### Set problem
Tell how many lines contain the word "Write". Reply with the number only.

### Provided material

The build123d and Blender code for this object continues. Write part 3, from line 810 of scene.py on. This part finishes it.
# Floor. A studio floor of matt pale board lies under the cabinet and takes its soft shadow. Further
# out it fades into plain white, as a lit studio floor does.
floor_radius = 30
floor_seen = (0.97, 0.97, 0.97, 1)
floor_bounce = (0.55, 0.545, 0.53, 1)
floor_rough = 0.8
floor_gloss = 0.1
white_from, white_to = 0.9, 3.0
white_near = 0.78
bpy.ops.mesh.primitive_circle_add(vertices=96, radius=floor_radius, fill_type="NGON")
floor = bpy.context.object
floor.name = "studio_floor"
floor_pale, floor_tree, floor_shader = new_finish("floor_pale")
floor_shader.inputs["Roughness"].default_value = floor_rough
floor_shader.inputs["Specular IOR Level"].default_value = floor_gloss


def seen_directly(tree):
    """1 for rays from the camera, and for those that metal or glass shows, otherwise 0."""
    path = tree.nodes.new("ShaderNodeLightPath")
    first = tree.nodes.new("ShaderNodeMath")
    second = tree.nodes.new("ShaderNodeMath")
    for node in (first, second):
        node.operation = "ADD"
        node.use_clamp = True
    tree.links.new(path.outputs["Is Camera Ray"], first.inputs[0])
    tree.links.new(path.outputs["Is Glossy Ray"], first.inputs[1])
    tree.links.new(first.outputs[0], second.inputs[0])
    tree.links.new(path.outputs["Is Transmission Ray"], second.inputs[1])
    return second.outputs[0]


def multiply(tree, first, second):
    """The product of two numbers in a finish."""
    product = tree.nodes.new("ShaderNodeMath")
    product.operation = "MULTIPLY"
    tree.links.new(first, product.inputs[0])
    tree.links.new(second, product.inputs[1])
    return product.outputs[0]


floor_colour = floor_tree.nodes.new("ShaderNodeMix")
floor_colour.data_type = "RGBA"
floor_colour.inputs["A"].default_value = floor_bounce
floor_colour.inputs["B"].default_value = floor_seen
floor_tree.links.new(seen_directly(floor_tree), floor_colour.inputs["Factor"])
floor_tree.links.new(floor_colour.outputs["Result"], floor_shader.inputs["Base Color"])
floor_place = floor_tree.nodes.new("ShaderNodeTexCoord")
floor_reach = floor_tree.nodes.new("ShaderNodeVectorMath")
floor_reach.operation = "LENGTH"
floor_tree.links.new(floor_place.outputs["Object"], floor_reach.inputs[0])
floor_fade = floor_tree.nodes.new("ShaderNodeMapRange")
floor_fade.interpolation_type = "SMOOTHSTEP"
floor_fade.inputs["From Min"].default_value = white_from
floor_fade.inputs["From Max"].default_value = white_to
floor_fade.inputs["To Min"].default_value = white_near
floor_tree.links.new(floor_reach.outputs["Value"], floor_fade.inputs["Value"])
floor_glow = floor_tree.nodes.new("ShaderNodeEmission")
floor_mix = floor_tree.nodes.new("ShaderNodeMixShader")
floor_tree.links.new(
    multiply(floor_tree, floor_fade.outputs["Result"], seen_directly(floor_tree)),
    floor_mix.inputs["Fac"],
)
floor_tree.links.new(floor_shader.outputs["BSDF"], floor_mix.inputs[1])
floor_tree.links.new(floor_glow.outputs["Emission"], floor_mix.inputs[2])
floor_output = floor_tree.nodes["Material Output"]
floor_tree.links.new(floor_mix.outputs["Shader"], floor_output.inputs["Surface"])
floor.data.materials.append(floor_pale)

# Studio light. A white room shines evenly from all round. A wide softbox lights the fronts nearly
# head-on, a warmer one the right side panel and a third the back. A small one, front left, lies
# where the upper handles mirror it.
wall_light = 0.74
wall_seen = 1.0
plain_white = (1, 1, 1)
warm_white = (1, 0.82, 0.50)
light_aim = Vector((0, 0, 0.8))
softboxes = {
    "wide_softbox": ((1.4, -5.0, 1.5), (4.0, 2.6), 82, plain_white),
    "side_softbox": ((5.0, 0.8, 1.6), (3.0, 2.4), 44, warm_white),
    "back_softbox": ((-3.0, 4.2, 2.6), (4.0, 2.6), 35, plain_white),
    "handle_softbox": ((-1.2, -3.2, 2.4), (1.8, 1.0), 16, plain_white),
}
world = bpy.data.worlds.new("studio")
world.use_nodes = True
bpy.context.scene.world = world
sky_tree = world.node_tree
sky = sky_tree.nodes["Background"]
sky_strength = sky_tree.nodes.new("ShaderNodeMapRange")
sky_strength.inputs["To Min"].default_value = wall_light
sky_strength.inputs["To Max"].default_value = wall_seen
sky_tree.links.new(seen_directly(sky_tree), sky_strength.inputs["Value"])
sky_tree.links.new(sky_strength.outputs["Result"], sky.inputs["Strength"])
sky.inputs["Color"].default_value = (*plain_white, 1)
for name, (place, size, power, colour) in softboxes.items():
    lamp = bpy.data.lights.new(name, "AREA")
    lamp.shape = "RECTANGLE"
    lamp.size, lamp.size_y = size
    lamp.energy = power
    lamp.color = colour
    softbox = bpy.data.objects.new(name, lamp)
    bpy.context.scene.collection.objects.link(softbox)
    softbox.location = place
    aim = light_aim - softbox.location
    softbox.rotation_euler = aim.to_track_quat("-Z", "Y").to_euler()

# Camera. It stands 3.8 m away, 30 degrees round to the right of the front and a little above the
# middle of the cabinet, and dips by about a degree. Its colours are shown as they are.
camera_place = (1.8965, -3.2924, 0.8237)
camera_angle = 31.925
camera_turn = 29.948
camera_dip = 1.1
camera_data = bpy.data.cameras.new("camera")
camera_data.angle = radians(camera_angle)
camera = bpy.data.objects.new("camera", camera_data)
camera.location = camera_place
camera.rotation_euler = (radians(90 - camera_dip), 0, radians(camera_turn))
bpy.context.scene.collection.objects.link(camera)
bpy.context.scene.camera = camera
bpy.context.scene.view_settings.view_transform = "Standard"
--
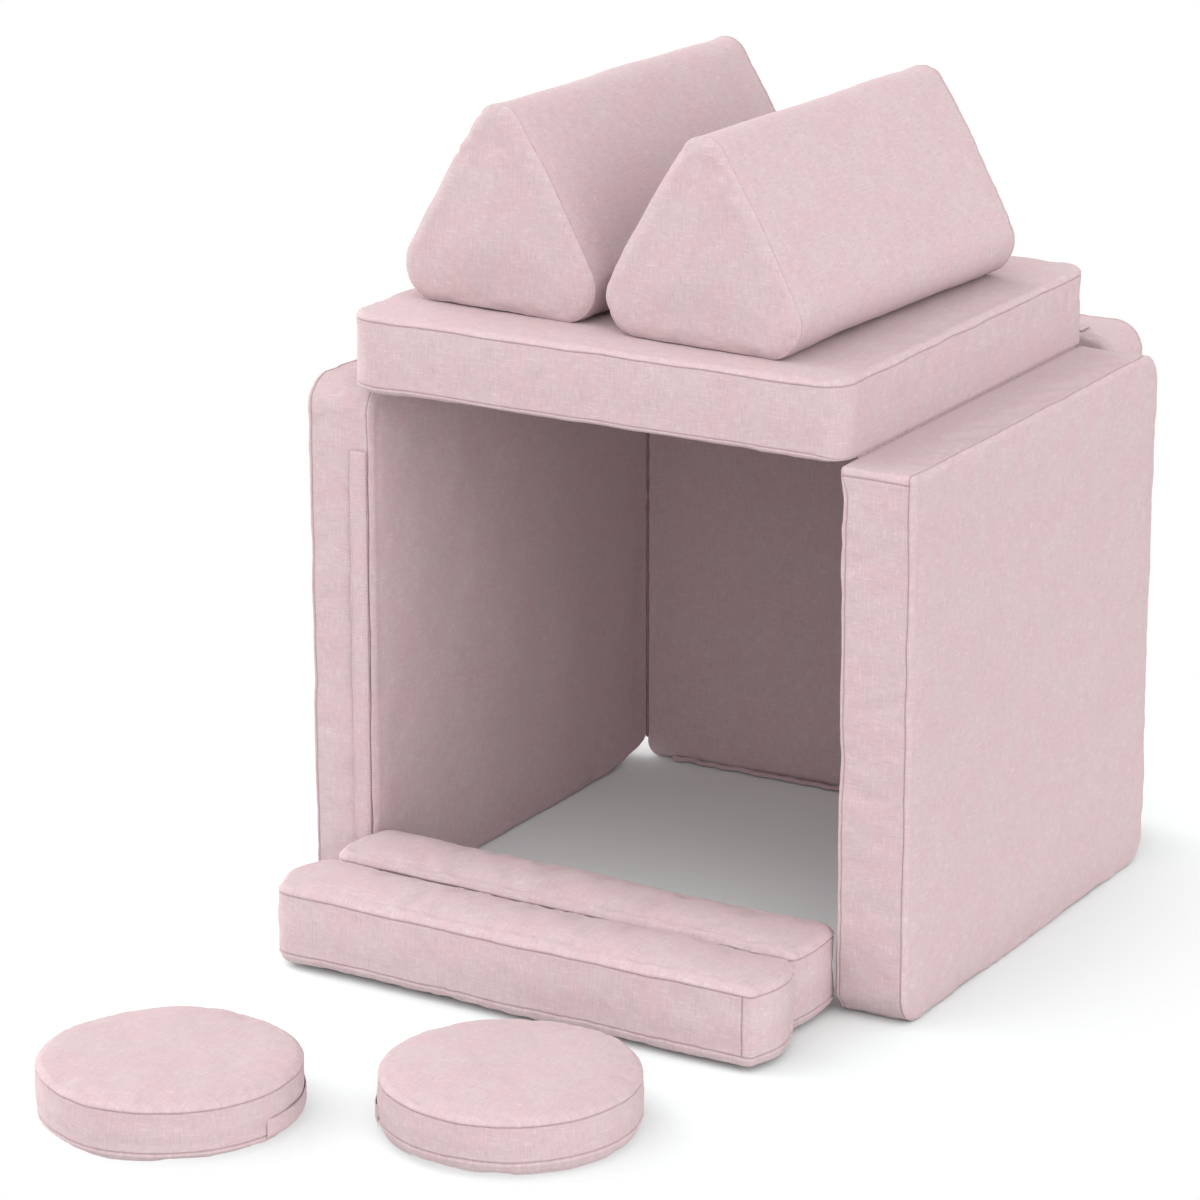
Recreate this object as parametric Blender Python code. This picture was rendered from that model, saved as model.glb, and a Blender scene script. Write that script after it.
---
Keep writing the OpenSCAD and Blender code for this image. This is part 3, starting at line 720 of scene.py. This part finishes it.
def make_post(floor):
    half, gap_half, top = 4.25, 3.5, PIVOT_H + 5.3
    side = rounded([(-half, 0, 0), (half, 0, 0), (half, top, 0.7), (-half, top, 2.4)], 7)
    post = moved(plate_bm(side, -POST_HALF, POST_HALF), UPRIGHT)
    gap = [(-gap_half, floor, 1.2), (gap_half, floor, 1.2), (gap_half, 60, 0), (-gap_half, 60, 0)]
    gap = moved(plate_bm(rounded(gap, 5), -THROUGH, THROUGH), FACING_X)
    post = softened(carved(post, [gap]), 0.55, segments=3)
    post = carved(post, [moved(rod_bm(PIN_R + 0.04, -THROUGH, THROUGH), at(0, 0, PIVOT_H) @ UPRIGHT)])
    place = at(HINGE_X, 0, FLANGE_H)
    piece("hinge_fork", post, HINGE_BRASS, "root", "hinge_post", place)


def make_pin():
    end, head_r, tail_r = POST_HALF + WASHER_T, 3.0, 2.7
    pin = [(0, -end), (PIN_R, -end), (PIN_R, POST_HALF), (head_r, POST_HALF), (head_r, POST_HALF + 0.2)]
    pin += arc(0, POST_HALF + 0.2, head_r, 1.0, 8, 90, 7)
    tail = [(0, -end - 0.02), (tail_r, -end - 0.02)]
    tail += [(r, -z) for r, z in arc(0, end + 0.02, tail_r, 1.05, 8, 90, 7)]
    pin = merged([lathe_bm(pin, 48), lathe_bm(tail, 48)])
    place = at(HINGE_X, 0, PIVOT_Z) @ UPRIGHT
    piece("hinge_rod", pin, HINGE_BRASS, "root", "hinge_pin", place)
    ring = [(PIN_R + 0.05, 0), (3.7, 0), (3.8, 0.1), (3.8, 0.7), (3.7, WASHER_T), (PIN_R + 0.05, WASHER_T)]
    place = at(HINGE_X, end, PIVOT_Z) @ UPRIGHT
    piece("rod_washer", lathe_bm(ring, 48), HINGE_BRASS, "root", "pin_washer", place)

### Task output
2